SET TASK -
Output every entry exactly as written.
— begin —
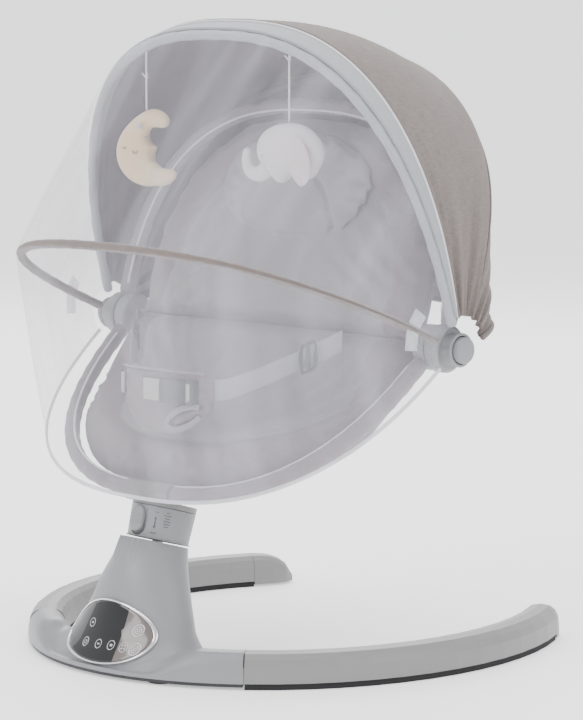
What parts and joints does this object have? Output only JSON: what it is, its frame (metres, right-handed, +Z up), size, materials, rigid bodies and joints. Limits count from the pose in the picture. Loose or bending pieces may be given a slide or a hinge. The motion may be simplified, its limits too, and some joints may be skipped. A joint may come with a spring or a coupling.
{
  "type": "baby swing",
  "caption": "Electric baby swing: C-shaped base with a control panel and leaning neck, swaying bucket seat, folding canopy, insect net and hanging toys.",
  "frame": {"origin": "on the floor under the middle of the object's bounding box", "axes": "+Z up; -Y is the front, where the control panel is; +X is the object's right half seen from behind the seat's child"},
  "size_m": [0.5596, 0.5097, 0.6791],
  "materials": {
    "shell_plastic": "satin moulded plastic",
    "leg_plastic": "satin moulded plastic",
    "dark_plastic": "matt",
    "buckle_plastic": "satin",
    "rubber": "matt",
    "steel": "satin",
    "chrome": "polished",
    "dark_glass": "gloss",
    "circuit_board": "matt",
    "copper": "wound wire",
    "seat_linen": "linen weave",
    "seat_liner": "soft jersey",
    "canopy_melange": "melange weave",
    "net_mesh": "open mesh",
    "webbing": "woven webbing",
    "plush_yellow": "plush",
    "plush_white": "plush"
  },
  "bodies": {
    "base": {"base_housing": "shell_plastic", "base_cover": "dark_plastic", "left_leg": "leg_plastic", "right_leg": "leg_plastic", "left_leg_cap": "leg_plastic", "right_leg_cap": "leg_plastic", "left_leg_tread": "rubber", "right_leg_tread": "rubber", "front_foot_left": "rubber", "front_foot_right": "rubber", "panel_bezel": "chrome", "panel_lens": "dark_glass", "control_board": "circuit_board", "speaker": "dark_plastic", "power_socket": "dark_plastic", "drive_coil": "copper", "pivot_bracket": "steel", "bearing_lower": "steel", "bearing_upper": "steel"},
    "swing": {"neck_shell": "shell_plastic", "sway_spindle": "steel", "drive_lever": "leg_plastic", "drive_magnet": "steel", "seat_bracket": "leg_plastic", "seat_front_tube": "steel", "hub_inner_left": "shell_plastic", "hub_inner_right": "shell_plastic", "hub_pin_left": "steel", "hub_pin_right": "steel", "seat_lower": "seat_linen", "crotch_pad": "seat_linen", "buckle": "buckle_plastic", "waist_strap_left": "webbing", "waist_strap_right": "webbing"},
    "mode_knob": {"mode_knob": "shell_plastic"},
    "backrest": {"backrest_tube": "steel", "hub_outer_left": "shell_plastic", "hub_outer_right": "shell_plastic", "seat_upper": "seat_liner", "head_pillow": "seat_liner", "canopy_rear_bow": "steel", "canopy_fabric": "canopy_melange"},
    "recline_button_left": {"recline_button_left": "shell_plastic"},
    "recline_button_right": {"recline_button_right": "shell_plastic"},
    "canopy": {"canopy_front_bow": "steel"},
    "net": {"net_bow": "canopy_melange", "net_upper": "net_mesh", "net_lower": "net_mesh"},
    "moon": {"moon_toy": "plush_yellow", "moon_cord": "webbing"},
    "elephant": {"elephant_toy": "plush_white", "elephant_cord": "webbing"}
  },
  "joints": [
    {"name": "seat_sway", "type": "hinge", "parent": "base", "child": "swing", "pos_m": [0, -0.1736, 0.0675], "axis": [0, 0.284, 0.9588], "range_deg": [-12, 12]},
    {"name": "mode_slide", "type": "slide", "parent": "swing", "child": "mode_knob", "axis": [0, 0.284, 0.9588], "range_m": [-0.005, 0.005]},
    {"name": "backrest_recline", "type": "hinge", "parent": "swing", "child": "backrest", "pos_m": [0, 0.0245, 0.339], "axis": [1, 0, 0], "range_deg": [-25, 0]},
    {"name": "button_left_press", "type": "slide", "parent": "backrest", "child": "recline_button_left", "axis": [1, 0, 0], "range_m": [0, 0.005], "stiffness_N_per_m": 400},
    {"name": "button_right_press", "type": "slide", "parent": "backrest", "child": "recline_button_right", "axis": [-1, 0, 0], "range_m": [0, 0.005], "stiffness_N_per_m": 400},
    {"name": "canopy_fold", "type": "hinge", "parent": "backrest", "child": "canopy", "pos_m": [0, 0.0245, 0.339], "axis": [1, 0, 0], "range_deg": [-18, 0], "deforming": ["canopy_fabric"]},
    {"name": "net_lift", "type": "hinge", "parent": "canopy", "child": "net", "pos_m": [0, 0.0245, 0.339], "axis": [1, 0, 0], "range_deg": [-30, 0], "deforming": ["net_upper", "net_lower"]},
    {"name": "moon_swing", "type": "hinge", "parent": "canopy", "child": "moon", "pos_m": [-0.108, -0.0661, 0.648], "axis": [1, 0, 0], "range_deg": [-10, 25]},
    {"name": "elephant_swing", "type": "hinge", "parent": "canopy", "child": "elephant", "pos_m": [0.108, -0.0661, 0.648], "axis": [1, 0, 0], "range_deg": [-10, 25]}
  ]
}
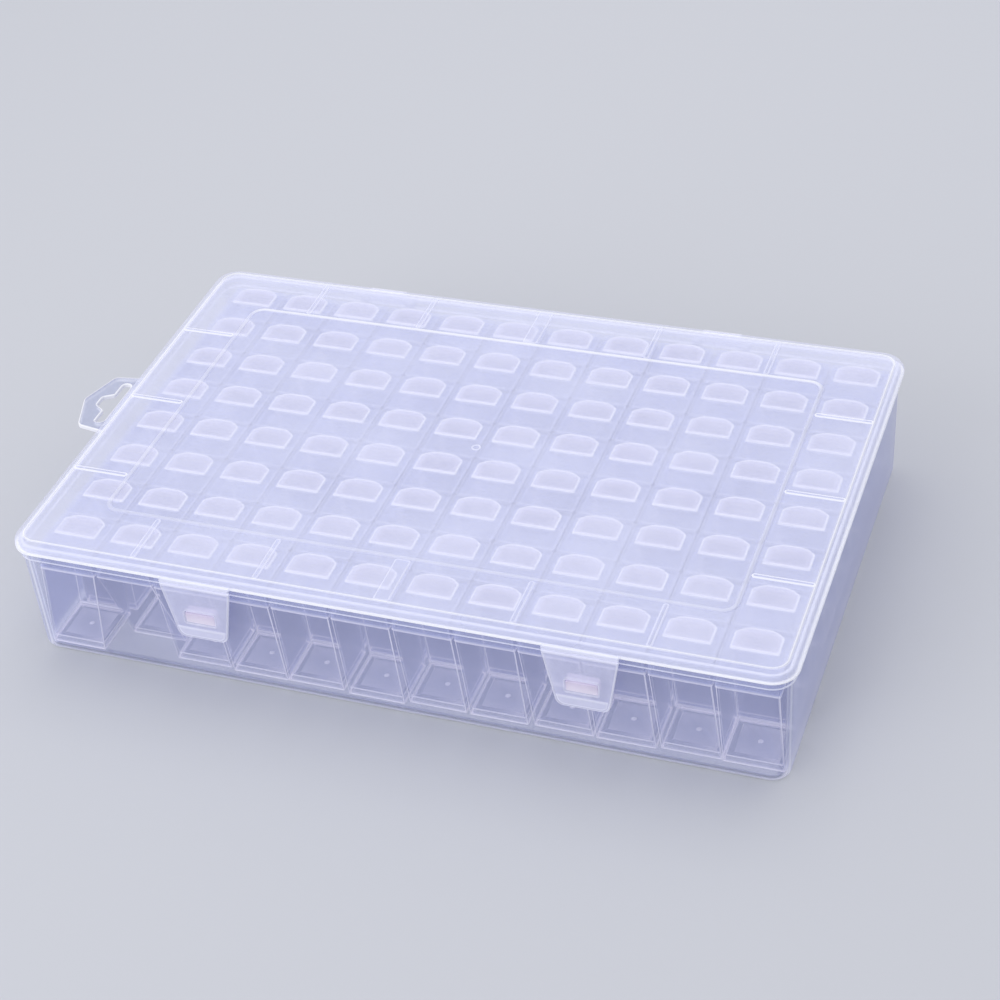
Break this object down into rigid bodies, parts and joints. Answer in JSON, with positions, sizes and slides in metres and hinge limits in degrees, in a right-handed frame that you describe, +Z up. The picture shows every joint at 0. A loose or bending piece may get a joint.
— end —
TASK RESULT -
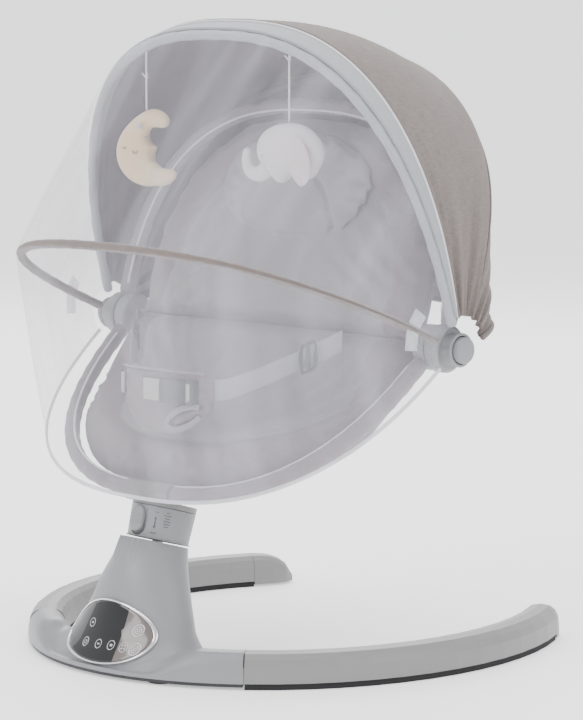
What parts and joints does this object have? Output only JSON: what it is, its frame (metres, right-handed, +Z up), size, materials, rigid bodies and joints. Limits count from the pose in the picture. Loose or bending pieces may be given a slide or a hinge. The motion may be simplified, its limits too, and some joints may be skipped. A joint may come with a spring or a coupling.
{
  "type": "baby swing",
  "caption": "Electric baby swing: C-shaped base with a control panel and leaning neck, swaying bucket seat, folding canopy, insect net and hanging toys.",
  "frame": {"origin": "on the floor under the middle of the object's bounding box", "axes": "+Z up; -Y is the front, where the control panel is; +X is the object's right half seen from behind the seat's child"},
  "size_m": [0.5596, 0.5097, 0.6791],
  "materials": {
    "shell_plastic": "satin moulded plastic",
    "leg_plastic": "satin moulded plastic",
    "dark_plastic": "matt",
    "buckle_plastic": "satin",
    "rubber": "matt",
    "steel": "satin",
    "chrome": "polished",
    "dark_glass": "gloss",
    "circuit_board": "matt",
    "copper": "wound wire",
    "seat_linen": "linen weave",
    "seat_liner": "soft jersey",
    "canopy_melange": "melange weave",
    "net_mesh": "open mesh",
    "webbing": "woven webbing",
    "plush_yellow": "plush",
    "plush_white": "plush"
  },
  "bodies": {
    "base": {"base_housing": "shell_plastic", "base_cover": "dark_plastic", "left_leg": "leg_plastic", "right_leg": "leg_plastic", "left_leg_cap": "leg_plastic", "right_leg_cap": "leg_plastic", "left_leg_tread": "rubber", "right_leg_tread": "rubber", "front_foot_left": "rubber", "front_foot_right": "rubber", "panel_bezel": "chrome", "panel_lens": "dark_glass", "control_board": "circuit_board", "speaker": "dark_plastic", "power_socket": "dark_plastic", "drive_coil": "copper", "pivot_bracket": "steel", "bearing_lower": "steel", "bearing_upper": "steel"},
    "swing": {"neck_shell": "shell_plastic", "sway_spindle": "steel", "drive_lever": "leg_plastic", "drive_magnet": "steel", "seat_bracket": "leg_plastic", "seat_front_tube": "steel", "hub_inner_left": "shell_plastic", "hub_inner_right": "shell_plastic", "hub_pin_left": "steel", "hub_pin_right": "steel", "seat_lower": "seat_linen", "crotch_pad": "seat_linen", "buckle": "buckle_plastic", "waist_strap_left": "webbing", "waist_strap_right": "webbing"},
    "mode_knob": {"mode_knob": "shell_plastic"},
    "backrest": {"backrest_tube": "steel", "hub_outer_left": "shell_plastic", "hub_outer_right": "shell_plastic", "seat_upper": "seat_liner", "head_pillow": "seat_liner", "canopy_rear_bow": "steel", "canopy_fabric": "canopy_melange"},
    "recline_button_left": {"recline_button_left": "shell_plastic"},
    "recline_button_right": {"recline_button_right": "shell_plastic"},
    "canopy": {"canopy_front_bow": "steel"},
    "net": {"net_bow": "canopy_melange", "net_upper": "net_mesh", "net_lower": "net_mesh"},
    "moon": {"moon_toy": "plush_yellow", "moon_cord": "webbing"},
    "elephant": {"elephant_toy": "plush_white", "elephant_cord": "webbing"}
  },
  "joints": [
    {"name": "seat_sway", "type": "hinge", "parent": "base", "child": "swing", "pos_m": [0, -0.1736, 0.0675], "axis": [0, 0.284, 0.9588], "range_deg": [-12, 12]},
    {"name": "mode_slide", "type": "slide", "parent": "swing", "child": "mode_knob", "axis": [0, 0.284, 0.9588], "range_m": [-0.005, 0.005]},
    {"name": "backrest_recline", "type": "hinge", "parent": "swing", "child": "backrest", "pos_m": [0, 0.0245, 0.339], "axis": [1, 0, 0], "range_deg": [-25, 0]},
    {"name": "button_left_press", "type": "slide", "parent": "backrest", "child": "recline_button_left", "axis": [1, 0, 0], "range_m": [0, 0.005], "stiffness_N_per_m": 400},
    {"name": "button_right_press", "type": "slide", "parent": "backrest", "child": "recline_button_right", "axis": [-1, 0, 0], "range_m": [0, 0.005], "stiffness_N_per_m": 400},
    {"name": "canopy_fold", "type": "hinge", "parent": "backrest", "child": "canopy", "pos_m": [0, 0.0245, 0.339], "axis": [1, 0, 0], "range_deg": [-18, 0], "deforming": ["canopy_fabric"]},
    {"name": "net_lift", "type": "hinge", "parent": "canopy", "child": "net", "pos_m": [0, 0.0245, 0.339], "axis": [1, 0, 0], "range_deg": [-30, 0], "deforming": ["net_upper", "net_lower"]},
    {"name": "moon_swing", "type": "hinge", "parent": "canopy", "child": "moon", "pos_m": [-0.108, -0.0661, 0.648], "axis": [1, 0, 0], "range_deg": [-10, 25]},
    {"name": "elephant_swing", "type": "hinge", "parent": "canopy", "child": "elephant", "pos_m": [0.108, -0.0661, 0.648], "axis": [1, 0, 0], "range_deg": [-10, 25]}
  ]
}
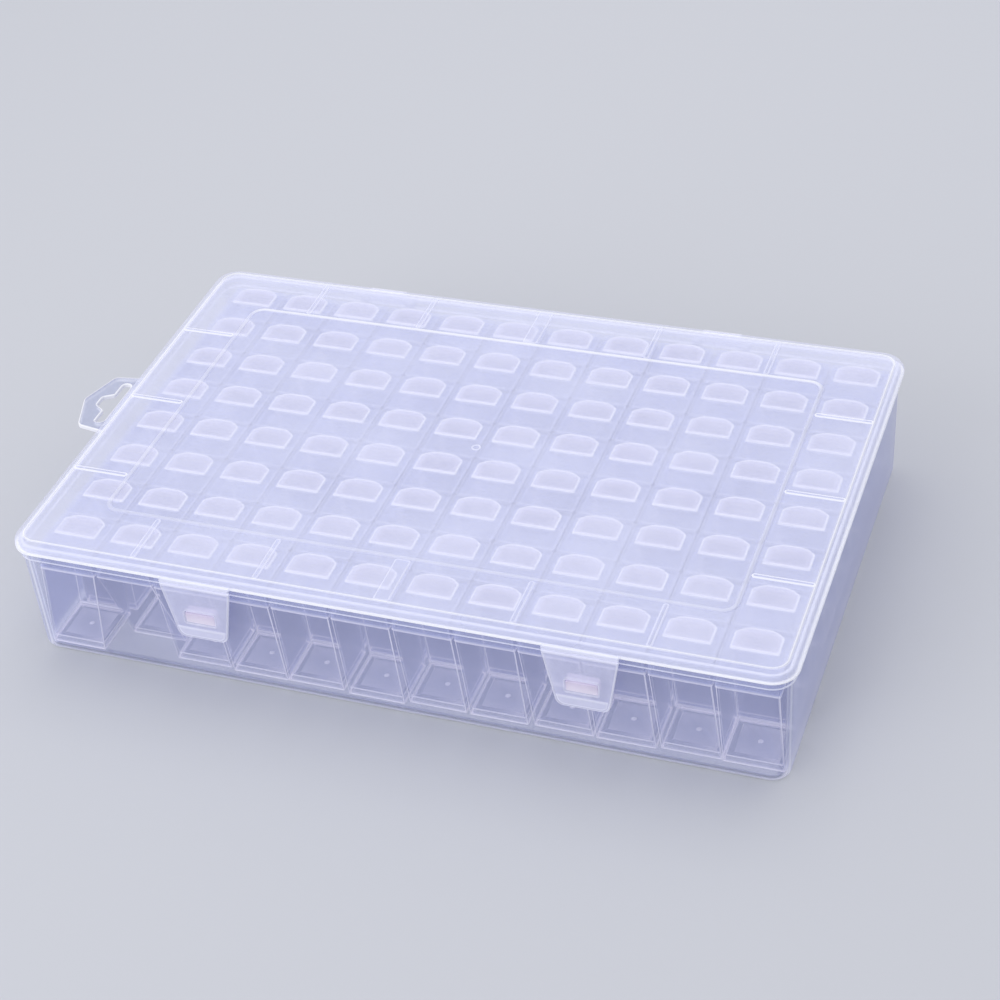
Break this object down into rigid bodies, parts and joints. Answer in JSON, with positions, sizes and slides in metres and hinge limits in degrees, in a right-handed frame that you describe, +Z up. The picture shows every joint at 0. A loose or bending piece may get a joint.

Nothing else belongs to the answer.